▶ _Data lines_
──────────
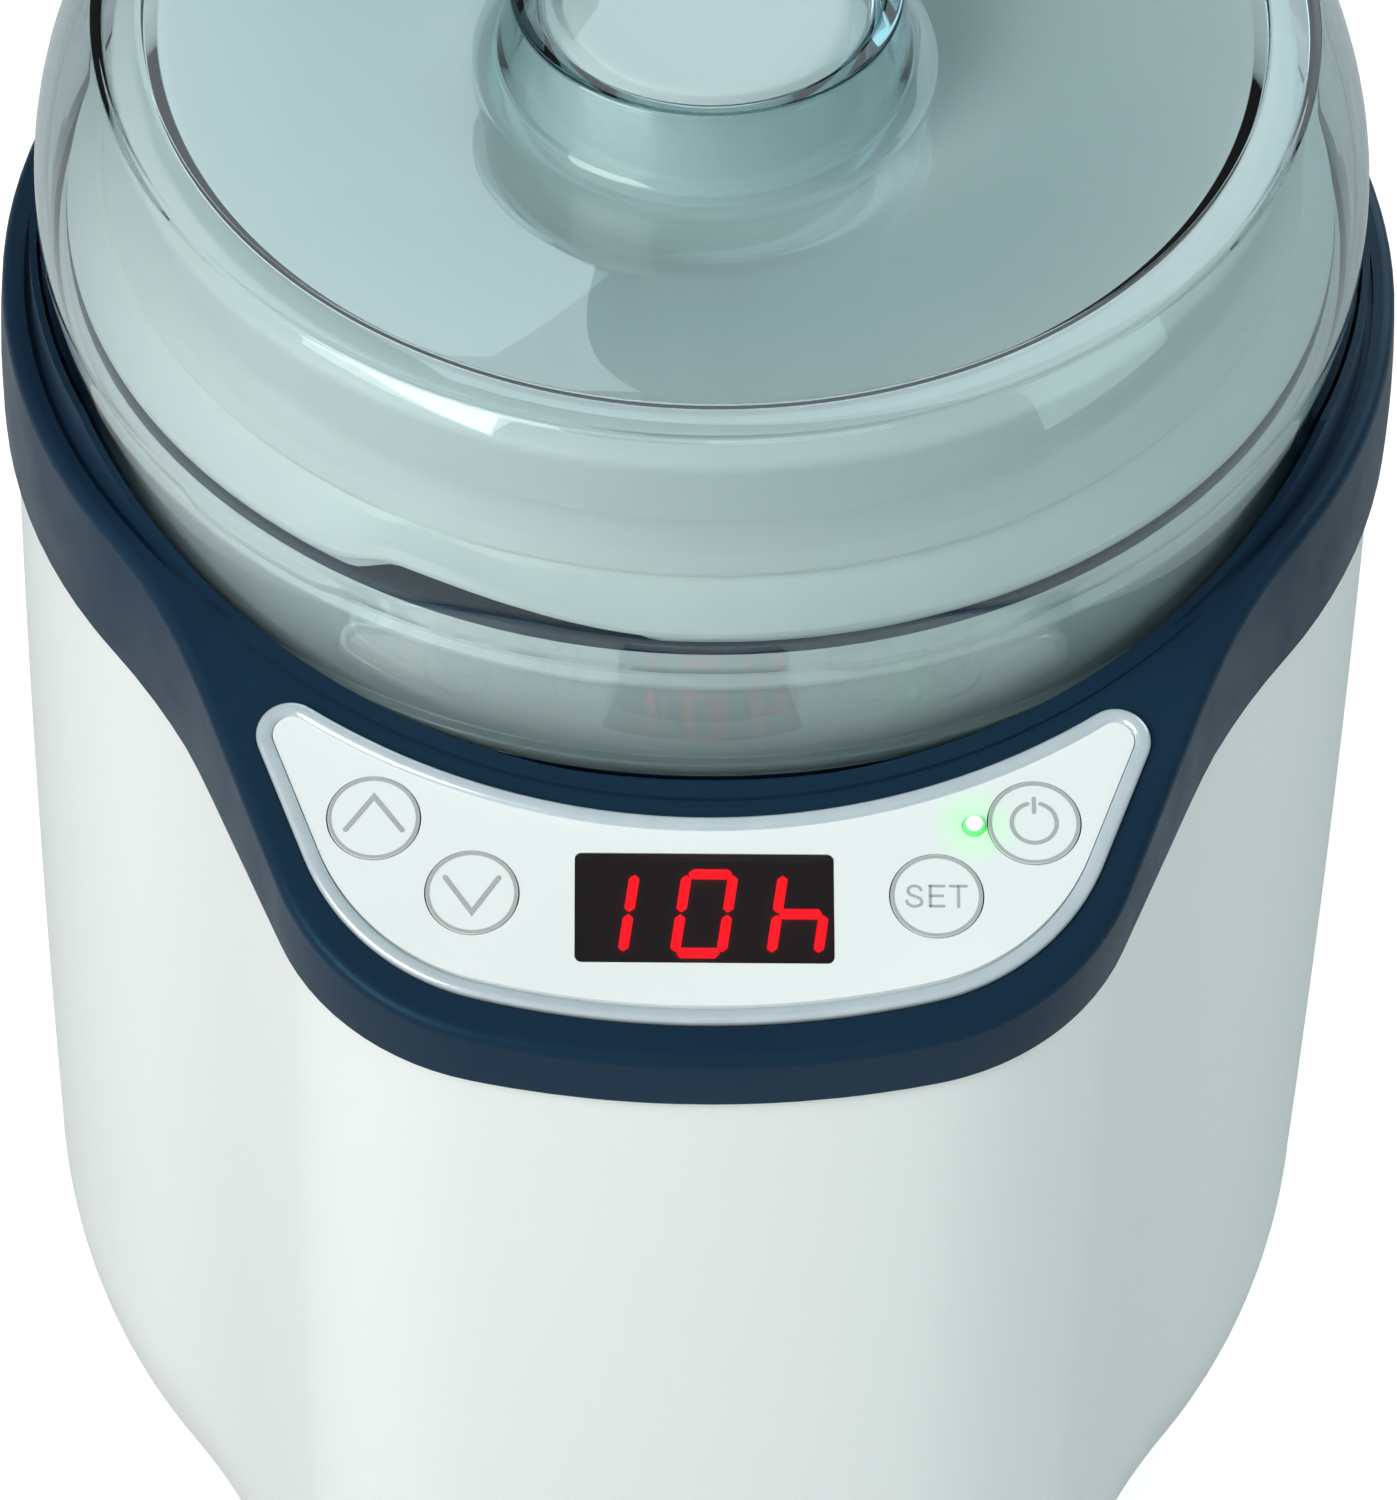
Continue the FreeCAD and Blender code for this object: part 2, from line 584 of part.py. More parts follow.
bars = []
for centre_x, lit in DIGITS:
    for letter in lit:
        bars.append(segment_bar(SEGMENTS[letter][0], SEGMENTS[letter][1], centre_x))
on_ledge(shaped("display_segments", Part.makeCompound(bars)), "display_segments")

for name, side, rank in KEYS:
    sign = "0 + " if side > 0 else "0 - "
    x = sign + rank + "_key_x"
    v = rank + "_key_v"
    cap = rod(name + "_cap", "key_radius", "1.65", x, v, "-1.3")
    stem = rod(name + "_stem", "2", "2.8", x, v, "-4.05")
    on_ledge(fuse("button_" + name, [cap, stem]), "button_" + name)

switches = []
for name, side, rank in KEYS:
    sign = "0 + " if side > 0 else "0 - "
    x = sign + rank + "_key_x"
    v = rank + "_key_v"
    case = block(name + "_switch_case", ("6", "6", "3.4"), (x + " - 3", v + " - 3", "0 - board_depth"))
    plunger = rod(name + "_plunger", "1.7", "1.05", x, v, "3.4 - board_depth")
    switches.append(fuse(name + "_switch", [case, plunger]))
on_ledge(group("tact_switches", switches), "tact_switches")

led_barrel = rod("led_barrel", "led_radius", "board_depth + 0.1", "led_x", "led_v", "0 - board_depth")
led_dome = doc.addObject("Part::Sphere", "led_dome")
bind(led_dome, "Radius", "led_radius")
bind(led_dome, "Placement.Base.x", "led_x")
bind(led_dome, "Placement.Base.y", "led_v")
bind(led_dome, "Placement.Base.z", "0.1")
on_ledge(fuse("status_led", [led_barrel, led_dome]), "status_led")

board = crescent(7.6, 94.5, -D["board_depth"] - D["board_thick"], -D["board_depth"])
for x, v in POSTS:
    board = board.cut(ledge_rod(1.2, -20, 0, x, v))
node(shaped("control_board", board), "control_board")

board_screws = []
for number, (x, v) in enumerate(POSTS, start=1):
    head = rod("board_screw_%d_head" % number, "2.2", "1.4", str(x), str(v), "-12.05")
    shank = rod("board_screw_%d_shank" % number, "1", "6.6", str(x), str(v), "-10.65")
    board_screws.append(fuse("board_screw_%d" % number, [head, shank]))
on_ledge(group("control_board_screws", board_screws), "control_board_screws")

# ---------------------------------------------------------------- heating well and its seals
well = lathe("well", [
    ("0", "well_floor - well_wall"), ("well_radius", "well_floor - well_wall"),
    ("well_radius", "well_rim - rim_wall"), ("rim_outer - rim_wall", "well_rim - rim_wall"),
    ("rim_outer - rim_wall", "ring_height - seat_drop"),
    ("flange_outer", "ring_height - seat_drop"),
    ("flange_outer", "ring_height - seat_drop + flange_thick"),
    ("rim_outer", "ring_height - seat_drop + flange_thick"),
    ("rim_outer", "well_rim"), ("well_radius - well_wall", "well_rim"),
    ("well_radius - well_wall", "well_floor"), ("0", "well_floor"),
])
round_edges(well, "well_rim_round", 0.8, [("rim_outer", "well_rim")])
LUG_ANGLES = [219.0, 281.0, 39.0, 101.0]
pieces = [well]
for number, angle in enumerate(LUG_ANGLES, start=1):
    stock = rod("lug_%d_stock" % number, "rim_outer + 0.75", "2.4", "0", "0", "well_rim - 5.4")
    stock.Angle = 17.5
    stock.Placement.Rotation = FreeCAD.Rotation(Vec(0, 0, 1), angle)
    bore = rod("lug_%d_bore" % number, "rim_outer - 0.8", "4", "0", "0", "well_rim - 6")
    pieces.append(cut("lug_%d" % number, stock, bore))
node(fuse("heating_well", pieces), "heating_well")
node(tube("well_gasket", "86", "81.8", "1.4", "well_rim"), "well_gasket")

pot = lathe("pot", [
    ("0", "well_floor"), ("pot_radius - pot_foot_round", "well_floor", -8.0),
    ("pot_radius", "well_floor + pot_foot_round"),
    ("pot_radius", "pot_rim - pot_flange_thick"), ("pot_flange", "pot_rim - pot_flange_thick"),
    ("pot_flange", "pot_rim"), ("pot_radius - pot_wall", "pot_rim"),
    ("pot_radius - pot_wall", "well_floor + pot_foot_round", 6.0),
    ("pot_radius - pot_foot_round", "well_floor + pot_wall"), ("0", "well_floor + pot_wall"),
])
round_edges(pot, "pot_rim_round", 0.7, [("pot_flange", "pot_rim"), ("pot_radius - pot_wall", "pot_rim")])
node(pot, "yogurt_pot")
node(tube("lid_seal", "80", "75", "lid_ledge - pot_rim", "pot_rim"), "lid_seal")

lid = lathe("lid", [
    ("0", "knob_top - lid_wall"), ("knob_radius - lid_wall", "knob_top - lid_wall"),
    ("knob_radius - 1", "lid_dish - lid_wall"),
    ("lid_radius - 10", "lid_top - lid_wall - 1.2"), ("lid_radius - 2.6", "lid_top - lid_wall - 1.2"),
    ("lid_radius - 2.2", "lid_ledge"), ("lid_skirt_inner", "lid_ledge"),
    ("lid_skirt_inner", "lid_skirt_low"), ("lid_skirt", "lid_skirt_low"),
    ("lid_skirt", "lid_ledge + 1"), ("lid_skirt - 2.6", "lid_neck"), ("lid_radius", "lid_neck + 0.6"),
    ("lid_radius - 0.6", "lid_top - 2.4", -3.2), ("lid_radius - 3.2", "lid_top"),
    ("lid_radius - 8", "lid_top"), ("30", "lid_dish"), ("knob_radius + 2.4", "lid_dish"),
    ("knob_radius + 0.8", "lid_dish + 1.8"), ("knob_radius", "knob_top - 1.4"),
    ("knob_radius - 1.4", "knob_top"), ("0", "knob_top"),
])
node(lid, "pot_lid")

# ---------------------------------------------------------------- cover
cover = lathe("cover", [
    ("cover_foot - cover_wall", "ring_height - seat_drop"), ("cover_foot", "ring_height - seat_drop"),
    ("cover_foot", "cover_bend", -52.0),
    ("cover_shoulder", "shoulder_height"),
    ("cover_shoulder - 0.8", "shoulder_height + 0.5"), ("rim_inner + 0.8", "shoulder_height + 0.5"),
    ("rim_inner", "shoulder_height - 0.5"), ("rim_inner - 0.5", "shoulder_height - 1.3", 300.0),
    ("handle_base + 2.6", "dish_height", 4.0),
    ("handle_base - 0.4", "dish_height + 2.6"), ("handle_outer", "total_height - 0.8"),
    ("handle_outer - 0.8", "total_height"), ("handle_inner + 0.6", "total_height"),
    ("handle_inner", "total_height - 0.6"), ("handle_inner", "eye_height"), ("0", "eye_height"),
    ("0", "eye_height - cover_wall + 0.1"), ("handle_inner - 1.2", "eye_height - cover_wall + 0.1"),
    ("handle_base - 3.4", "dish_height - cover_wall"),
    ("handle_base + 2.6", "dish_height - cover_wall"),
    ("rim_inner - 1.5", "shoulder_height - 2.9"), ("rim_inner + 0.6", "shoulder_height - 1.4"),
    ("cover_shoulder - 1.6", "shoulder_height - 1.4", 50.2),
    ("cover_foot - cover_wall", "cover_bend"),
])
node(cover, "cover")

# ---------------------------------------------------------------- heater and its controls
node(rod("heater_plate", "heater_radius", "heater_thick", "0", "0", "well_floor - well_wall - heater_thick"),
     "heater_plate")
HEATER_LOW = "well_floor - well_wall - heater_thick"
node(tube("heater_element", "60", "40", "3", HEATER_LOW + " - 3"), "heater_element")
node(tube("insulation_sleeve", "86.4", "81.3", "92", "100"), "insulation_sleeve")
sensor_foot = rod("sensor_foot", "5", "2", "0", "0", HEATER_LOW + " - 2")
node(fuse("temperature_sensor", [sensor_foot, rod("sensor_can", "3", "8", "0", "0", HEATER_LOW + " - 9")]),
     "temperature_sensor")
fuse_body = doc.addObject("Part::Cylinder", "fuse_body")
bind(fuse_body, "Radius", "2")
bind(fuse_body, "Height", "14")
fuse_body.Placement.Rotation = FreeCAD.Rotation(Vec(0, 1, 0), 90)
bind(fuse_body, "Placement.Base.x", "-7")
bind(fuse_body, "Placement.Base.y", "24")
bind(fuse_body, "Placement.Base.z", HEATER_LOW + " - 2.1")
node(group("thermal_fuse", [fuse_body]), "thermal_fuse")
clamp_screws = []
for number, angle in enumerate((90.0, 210.0, 330.0), start=1):
    x = "%.3f" % (65.0 * math.cos(math.radians(angle)))
    y = "%.3f" % (65.0 * math.sin(math.radians(angle)))
    clamp_screws.append(rod("heater_screw_%d" % number, "3", "2.4", x, y, HEATER_LOW + " - 2.4"))
node(group("heater_screws", clamp_screws), "heater_screws")

# ---------------------------------------------------------------- power board
power_board = block("power_board_blank", ("82", "60", "1.6"), ("-41", "-33", "20"))
for number, (x, y) in enumerate(BOARD_POSTS, start=1):
    power_board = cut("power_board_drilled_%d" % number, power_board,
                      rod("power_board_hole_%d" % number, "1.4", "6", str(x), str(y), "18"))
node(power_board, "power_board")
power_screws = []
for number, (x, y) in enumerate(BOARD_POSTS, start=1):
    head = rod("power_screw_%d_head" % number, "2.4", "1.6", str(x), str(y), "21.6")
    shank = rod("power_screw_%d_shank" % number, "1.2", "10", str(x), str(y), "12")
    power_screws.append(fuse("power_screw_%d" % number, [head, shank]))
node(group("power_board_screws", power_screws), "power_board_screws")
BOARD_PARTS = [
    block("transformer_case", ("30", "26", "24"), ("-28", "-16", "21.6")),
    block("heater_relay_case", ("19", "15.5", "15.5"), ("8", "-20", "21.6")),
    rod("smoothing_capacitor_can", "5", "16", "19", "8", "21.6"),
    block("terminal_block_case", ("22", "9", "11"), ("-14", "14", "21.6")),
]
for part, label in zip(BOARD_PARTS, ("transformer", "heater_relay", "smoothing_capacitor", "terminal_block")):
    node(group(label, [part]), label)


# ---------------------------------------------------------------- gland where the mains lead enters
def along_y(label, radius, length, y):
    shape = doc.addObject("Part::Cylinder", label)
    bind(shape, "Radius", radius)
    bind(shape, "Height", length)
    shape.Placement.Rotation = FreeCAD.Rotation(Vec(1, 0, 0), -90)
    bind(shape, "Placement.Base.y", y)
    bind(shape, "Placement.Base.z", "gland_height")
    return shape


gland = fuse("gland_solid", [
    along_y("gland_lip", "gland_flange", "2.2", "90.9"), along_y("gland_tube", "gland_barrel", "12", "80"),
    along_y("gland_nut", "gland_flange - 0.5", "4", "81"),
])
node(cut("cord_gland", gland, along_y("gland_hole", "gland_bore", "30", "70")), "cord_gland")

# ---------------------------------------------------------------- checks and files
doc.recompute()
for obj in doc.Objects:
    if "Invalid" in obj.State or "Error" in obj.State:
        raise RuntimeError("%s: %s" % (obj.Label, obj.State))
for obj in NODES:
    if obj.Shape.isNull() or not obj.Shape.isValid() or not obj.Shape.Solids:
        raise RuntimeError("bad shape: " + obj.Label)
for obj in NODES:
    obj.Shape.exportStep("parts/%s.step" % obj.Label)
    print(obj.Label, len(obj.Shape.Solids), round(obj.Shape.Volume / 1000.0, 2))
whole = Part.makeCompound([obj.Shape for obj in NODES])
print("box", whole.BoundBox)
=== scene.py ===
import math

import bmesh
import bpy
from mathutils import Matrix, Vector


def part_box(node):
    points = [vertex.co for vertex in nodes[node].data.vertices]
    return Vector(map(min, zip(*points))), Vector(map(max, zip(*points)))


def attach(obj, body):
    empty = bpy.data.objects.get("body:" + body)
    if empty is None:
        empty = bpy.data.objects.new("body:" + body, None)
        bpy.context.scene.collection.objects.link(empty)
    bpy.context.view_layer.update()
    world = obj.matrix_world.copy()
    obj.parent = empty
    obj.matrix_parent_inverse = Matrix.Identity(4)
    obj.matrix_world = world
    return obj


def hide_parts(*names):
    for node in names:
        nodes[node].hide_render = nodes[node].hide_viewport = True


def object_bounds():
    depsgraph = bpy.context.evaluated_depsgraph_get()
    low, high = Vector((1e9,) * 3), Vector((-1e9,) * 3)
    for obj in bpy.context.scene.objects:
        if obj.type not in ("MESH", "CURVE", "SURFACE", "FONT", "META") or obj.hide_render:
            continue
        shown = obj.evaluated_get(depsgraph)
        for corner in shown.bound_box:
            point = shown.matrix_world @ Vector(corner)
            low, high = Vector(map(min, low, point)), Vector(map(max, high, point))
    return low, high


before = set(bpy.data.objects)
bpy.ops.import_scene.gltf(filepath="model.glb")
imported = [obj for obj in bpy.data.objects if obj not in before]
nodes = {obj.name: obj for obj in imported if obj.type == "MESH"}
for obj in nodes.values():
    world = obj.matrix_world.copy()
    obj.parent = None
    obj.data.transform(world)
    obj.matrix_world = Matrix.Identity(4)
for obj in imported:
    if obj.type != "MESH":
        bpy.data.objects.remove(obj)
bpy.context.view_layer.update()
cad_low, cad_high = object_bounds()
scene = bpy.context.scene
MM = 0.001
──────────
▶ _Written problem_
Output, from the data above, the lines from the line with "checks and files" to the line with "obj.parent = empty" exactly as they stand, both ends included and nothing else.

▶ _Exercise result_
# ---------------------------------------------------------------- checks and files
doc.recompute()
for obj in doc.Objects:
    if "Invalid" in obj.State or "Error" in obj.State:
        raise RuntimeError("%s: %s" % (obj.Label, obj.State))
for obj in NODES:
    if obj.Shape.isNull() or not obj.Shape.isValid() or not obj.Shape.Solids:
        raise RuntimeError("bad shape: " + obj.Label)
for obj in NODES:
    obj.Shape.exportStep("parts/%s.step" % obj.Label)
    print(obj.Label, len(obj.Shape.Solids), round(obj.Shape.Volume / 1000.0, 2))
whole = Part.makeCompound([obj.Shape for obj in NODES])
print("box", whole.BoundBox)
=== scene.py ===
import math

import bmesh
import bpy
from mathutils import Matrix, Vector


def part_box(node):
    points = [vertex.co for vertex in nodes[node].data.vertices]
    return Vector(map(min, zip(*points))), Vector(map(max, zip(*points)))


def attach(obj, body):
    empty = bpy.data.objects.get("body:" + body)
    if empty is None:
        empty = bpy.data.objects.new("body:" + body, None)
        bpy.context.scene.collection.objects.link(empty)
    bpy.context.view_layer.update()
    world = obj.matrix_world.copy()
    obj.parent = empty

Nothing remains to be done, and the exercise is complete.